The unfair contrasts didn't end there.  Jefferson, the Virginia aristocrat and slave master who lived in a style fit for a prince, as removed from his fellow citizens and their lives as it was possible to be, was hailed as the apostle of liberty, the "Man of the People."  Adams, the former farmer's son who despised slavery and practiced the kind of personal economy and plain living commonly upheld as the American way, was scorned as an aristocrat who, if he could, would enslave the common people just like King George III had done.  Amazing!

It was an old story for Adams in that 1800 election.  He had suffered abuse before from the Jefferson Republicans, but more painful to him personally were the highly personal attacks from the Hamilton Federalists.  Alexander Hamilton threw his political weight into the contest in open opposition to Adams.

In the flurry of scathing criticism, innuendo, slander and falsehoods, with war with the French looming as Adams and his peace commission to France were hard at work to avert another war, there was one gleaming tribute to Adams in the Washington Federalist that more closely typified his life's work:

"Bred in the old school of politics, his principles are founded on the experience of ages, and bid defiance to French flippancies and modern crudities. . . Always great, and though sometimes alone, all weak and personal motives were forgotten in public energy and the security of the sacred liberties of his country. . .  Deeply versed in legal lore, profoundly skilled in political science; joined to the advantage of forty years' unceasing engagement in the turbulent and triumphant scenes, both at home and in Europe, which have marked our history; learned in the language and arts of diplomacy; more conversant with the views, jealousies, resources, and intrigues of Great Britain, France and Holland than any other American; alike aloof to flattery and vulgar ambition, as above all undue control [he has as]. . . his sole object. . . the present freedom and independence of his country and its future glory.  On this solid basis he has attempted to raise a monument of his honest fame."

On Saturday, November 22, 1800, Congress convened for the first time in a joint session in the unfinished Capitol building, and John Adams delivered what he surely knew would be his last speech as President.  He said in part,

"It would be unbecoming the representatives of this nation to assemble for the first time in this solemn temple without looking up to the Supreme Ruler of the universe, and imploring his blessing.
"May this territory be the residence of virtue and happiness!  In this city may that piety and virtue, that wisdom and magnanimity, that constancy and self-government, which adorned the great character whose name it bears, be forever held in veneration!  Here, and throughout our country, may simple manners, pure morals, and true religion flourish forever!"
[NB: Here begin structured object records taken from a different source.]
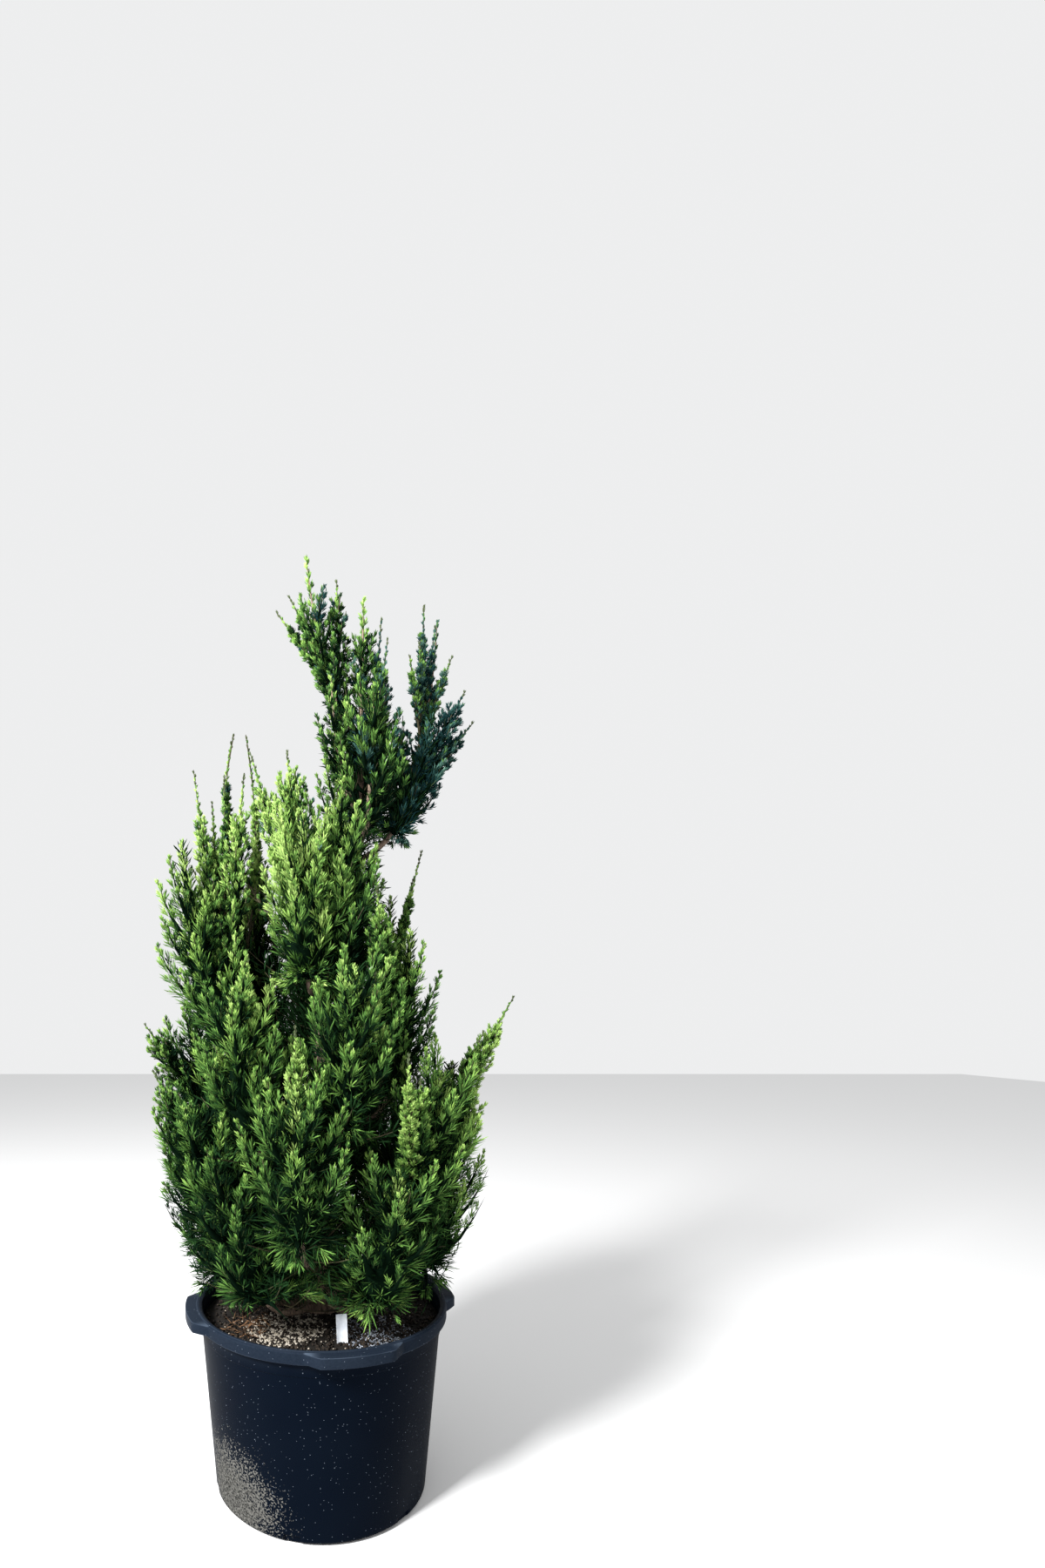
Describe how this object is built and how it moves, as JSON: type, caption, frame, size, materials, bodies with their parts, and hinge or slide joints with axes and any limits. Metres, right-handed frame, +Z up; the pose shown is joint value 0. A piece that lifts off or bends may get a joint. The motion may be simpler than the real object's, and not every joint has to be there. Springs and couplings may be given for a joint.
{
  "type": "potted spiral topiary juniper",
  "caption": "Juniper trained as a loose spiral topiary, with one band of flame-shaped foliage round a leaning trunk, in a black nursery container.",
  "frame": {"origin": "centre of the container's flat underside, which stands on the ground", "axes": "+Z up along the container's axis; -Y is the front that the picture shows; +X is the plant's right-hand side as seen from the front"},
  "size_m": [0.8838, 0.8397, 2.0517],
  "materials": {
    "pot": "satin",
    "potting_mix": "matte",
    "tag": "satin",
    "bark": "matte",
    "foliage": "matte"
  },
  "bodies": {
    "root": {"pot": "pot", "potting_mix": "potting_mix", "plant_tag": "tag", "trunk": "bark", "bough_05": "bark", "bough_06": "bark", "bough_07": "bark", "bough_08": "bark", "bough_09": "bark", "bough_10": "bark", "bough_11": "bark", "bough_12": "bark", "bough_13": "bark", "bough_14": "bark", "bough_15": "bark", "bough_16": "bark", "bough_17": "bark", "bough_18": "bark", "bough_19": "bark", "bough_20": "bark", "bough_21": "bark", "bough_22": "bark", "bough_23": "bark", "bough_24": "bark", "spiral_01": "foliage", "spiral_02": "foliage", "spiral_03": "foliage", "spiral_04": "foliage", "spiral_05": "foliage", "spiral_06": "foliage", "spiral_07": "foliage", "spiral_08": "foliage", "spiral_09": "foliage", "spiral_10": "foliage", "spiral_11": "foliage", "spiral_12": "foliage", "spiral_13": "foliage", "spiral_14": "foliage", "spiral_15": "foliage", "spiral_16": "foliage", "spiral_17": "foliage", "spiral_18": "foliage", "spiral_19": "foliage", "spiral_20": "foliage", "spiral_21": "foliage", "spiral_22": "foliage", "spiral_23": "foliage", "spiral_24": "foliage", "head_low": "foliage", "head_left": "foliage", "head_front": "foliage", "head_right": "foliage", "head_back": "foliage", "wing_right": "foliage", "crest_left": "foliage", "crest_leader": "foliage"}
  },
  "joints": []
}
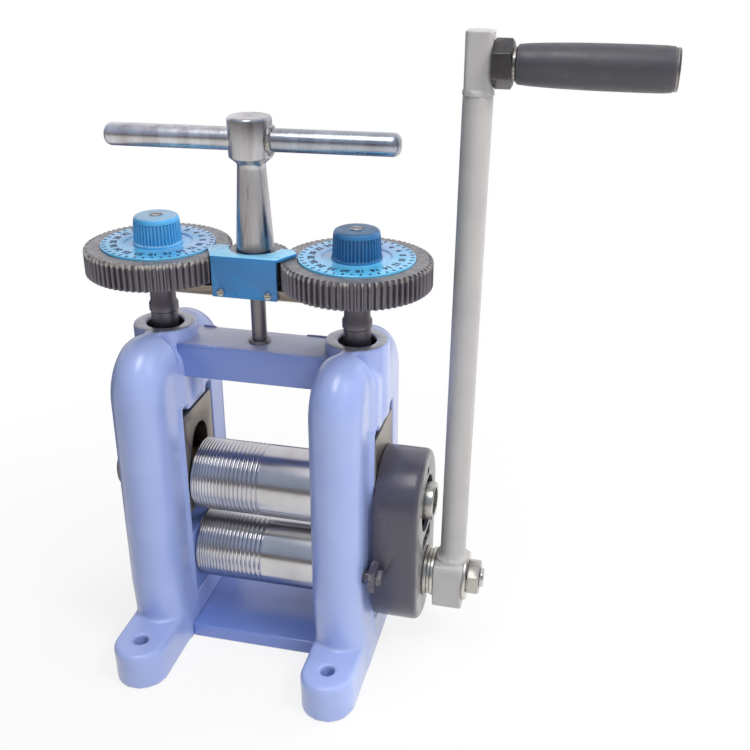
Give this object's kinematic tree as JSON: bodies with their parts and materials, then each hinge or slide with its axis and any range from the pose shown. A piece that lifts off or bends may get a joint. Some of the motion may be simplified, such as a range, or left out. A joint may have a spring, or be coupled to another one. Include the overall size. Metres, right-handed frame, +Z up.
{
  "type": "rolling mill",
  "caption": "Hand cranked bench rolling mill: grooved rolls between domed side frames, geared screw-down with graduated dials and a tee handle, and a long side crank with a grip.",
  "frame": {"origin": "on the bench, at the centre of the four foot holes", "axes": "+X along the rolls towards the crank, +Y towards the rear, +Z up"},
  "size_m": [0.3997, 0.2232, 0.47],
  "materials": {
    "frame_enamel": "gloss enamel on cast iron",
    "cover_enamel": "satin dark grey enamel",
    "bronze": "turned bronze",
    "block_steel": "milled steel",
    "black_steel": "black oxide",
    "dial_blue": "blue anodised",
    "fastener_zinc": "zinc plated",
    "spring_steel": "oiled spring wire",
    "roll_steel": "hardened, ground and polished",
    "gear_steel": "machined, oiled",
    "crank_enamel": "light grey paint",
    "grip_steel": "machined steel",
    "grip_plastic": "dark grey moulded plastic",
    "strip_steel": "cold rolled strip",
    "bracket_blue": "blue gloss paint",
    "handle_chrome": "bright plated, welded joint"
  },
  "bodies": {
    "frame": {"base_plate": "frame_enamel", "left_side_frame": "frame_enamel", "right_side_frame": "frame_enamel", "top_crossbar": "frame_enamel", "shaft_bush": "bronze", "gear_cover": "cover_enamel", "cover_bolts": "fastener_zinc", "left_screw_nut": "bronze", "left_lower_block": "block_steel", "left_lower_bush": "bronze", "right_screw_nut": "bronze", "right_lower_block": "block_steel", "right_lower_bush": "bronze"},
    "drive_roll": {"lower_roll": "roll_steel", "lower_roll_gear": "gear_steel", "lower_gear_key": "gear_steel", "crank_spacers": "bronze", "crank_hub": "crank_enamel", "hub_key": "gear_steel", "hub_washer": "fastener_zinc", "hub_nut": "fastener_zinc", "crank_arm": "crank_enamel", "crank_head": "crank_enamel", "grip_axle": "grip_steel", "grip_nut": "grip_steel"},
    "grip_sleeve": {"grip": "grip_plastic", "grip_ring": "grip_steel"},
    "bearing_carriage": {"left_upper_block": "block_steel", "right_upper_block": "block_steel", "left_upper_bush": "bronze", "right_upper_bush": "bronze", "thrust_pads": "block_steel", "return_springs": "spring_steel"},
    "driven_roll": {"upper_roll": "roll_steel", "upper_roll_gear": "gear_steel", "upper_gear_key": "gear_steel", "upper_shaft_nut": "fastener_zinc", "upper_end_collar": "roll_steel"},
    "screw_carriage": {"carrier_bar": "strip_steel", "gear_bracket": "bracket_blue", "bracket_screws": "fastener_zinc"},
    "tee_handle": {"centre_pinion": "black_steel", "centre_shaft": "black_steel", "handle_hub": "handle_chrome", "handle_bar": "handle_chrome"},
    "left_adjuster": {"left_screw": "black_steel", "left_screw_gear": "black_steel"},
    "right_adjuster": {"right_screw": "black_steel", "right_screw_gear": "black_steel"},
    "left_dial_set": {"left_dial": "dial_blue", "left_knob": "dial_blue", "left_knob_screw": "fastener_zinc"},
    "right_dial_set": {"right_dial": "dial_blue", "right_knob": "dial_blue", "right_knob_screw": "fastener_zinc"}
  },
  "joints": [
    {"name": "crank_spin", "type": "hinge", "parent": "frame", "child": "drive_roll", "pos_m": [0, 0, 0.0655], "axis": [1, 0, 0], "continuous": true},
    {"name": "grip_spin", "type": "hinge", "parent": "drive_roll", "child": "grip_sleeve", "pos_m": [0.22, 0, 0.4505], "axis": [1, 0, 0], "continuous": true},
    {"name": "upper_block_lift", "type": "slide", "parent": "frame", "child": "bearing_carriage", "axis": [0, 0, 1], "range_m": [-0.00705, 0.00205], "deforming": ["return_springs"]},
    {"name": "upper_roll_spin", "type": "hinge", "parent": "bearing_carriage", "child": "driven_roll", "pos_m": [0, 0, 0.1295], "axis": [1, 0, 0], "continuous": true},
    {"name": "screw_carriage_lift", "type": "slide", "parent": "frame", "child": "screw_carriage", "axis": [0, 0, 1], "range_m": [-0.00705, 0.00205]},
    {"name": "handle_turn", "type": "hinge", "parent": "screw_carriage", "child": "tee_handle", "pos_m": [0, 0, 0.31], "axis": [0, 0, 1], "range_deg": [-671, 2351]},
    {"name": "left_screw_turn", "type": "hinge", "parent": "screw_carriage", "child": "left_adjuster", "pos_m": [-0.074, 0, 0.294], "axis": [0, 0, 1], "range_deg": [-1010, 290]},
    {"name": "right_screw_turn", "type": "hinge", "parent": "screw_carriage", "child": "right_adjuster", "pos_m": [0.074, 0, 0.294], "axis": [0, 0, 1], "range_deg": [-1010, 290]},
    {"name": "left_dial_turn", "type": "hinge", "parent": "left_adjuster", "child": "left_dial_set", "pos_m": [-0.074, 0, 0.318], "axis": [0, 0, 1], "continuous": true},
    {"name": "right_dial_turn", "type": "hinge", "parent": "right_adjuster", "child": "right_dial_set", "pos_m": [0.074, 0, 0.318], "axis": [0, 0, 1], "continuous": true}
  ],
  "couplings": [
    {"joint": "upper_roll_spin", "follows": "crank_spin", "ratio": -1},
    {"joint": "left_screw_turn", "follows": "handle_turn", "ratio": -0.42857},
    {"joint": "right_screw_turn", "follows": "handle_turn", "ratio": -0.42857},
    {"joint": "screw_carriage_lift", "follows": "handle_turn", "m_per_rad": -0.00017052},
    {"joint": "upper_block_lift", "follows": "handle_turn", "m_per_rad": -0.00017052}
  ]
}
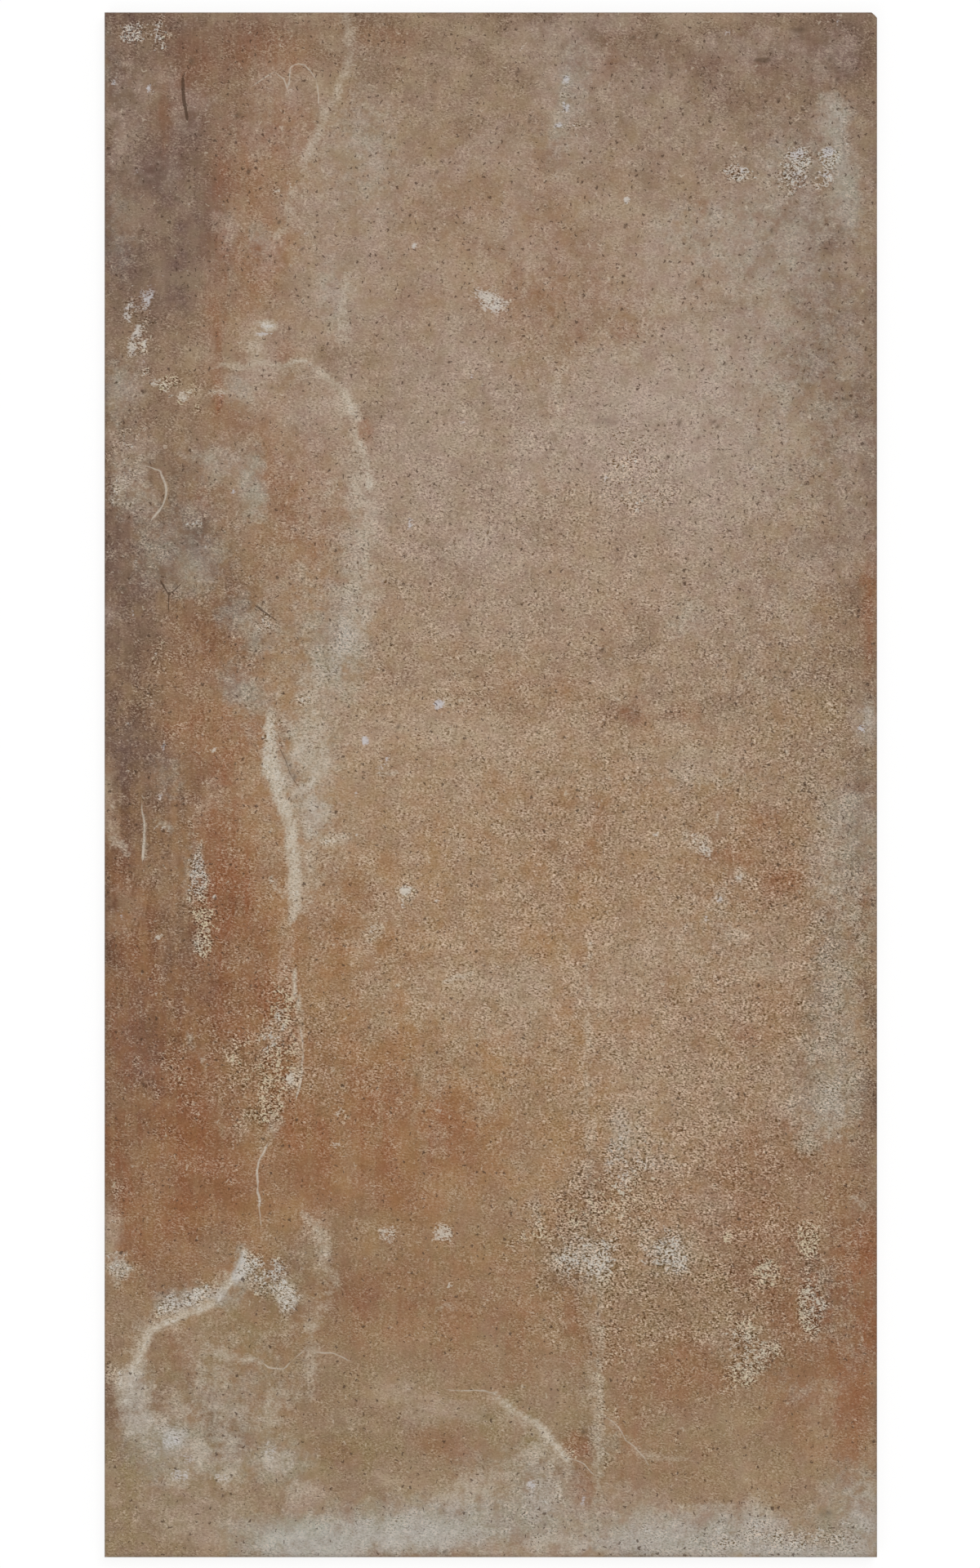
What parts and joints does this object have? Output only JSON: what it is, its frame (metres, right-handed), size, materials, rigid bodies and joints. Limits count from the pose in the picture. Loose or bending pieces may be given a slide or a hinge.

Despite the bitter political divide of his day, despite the withering criticism and rancor, bitterness and vitriol directed at him personally, John Adams found a way to rise above it all and to speak those conciliatory words before a joint session of a bitterly divided Congress.  What we need today are more noble patriots like John Adams. 

The ensuing years would see Jefferson and Adams reunited in abundant correspondence on a host of history-preserving topics, a happy consequence of noble statesmen rising above the political divide that had separated them earlier.

Adams was sixty-five when he stepped down after that 1800 election, Jefferson a comparatively youthful fifty-seven years old when he assumed the presidency. 

Fate would unite them again in death.  Both died on the same day, July 4th, 1826, true patriots each, a fitting end to a lifetime of devotion to honor, country and freedom.  Their legacy is ours if we will claim it for our own.  Like all politicians, neither was perfect, both had flaws, but neither retreated in their duty.

I know this will come off as idealistic and overly optimistic, but it won't sound unlike the conciliatory note sounded by John Adams in his farewell speech.  If men in public life endowed with the public trust could rise above political differences and bitter discourse then, surely they can do it again in our day.

Let us pray for that happy result without another 9/11.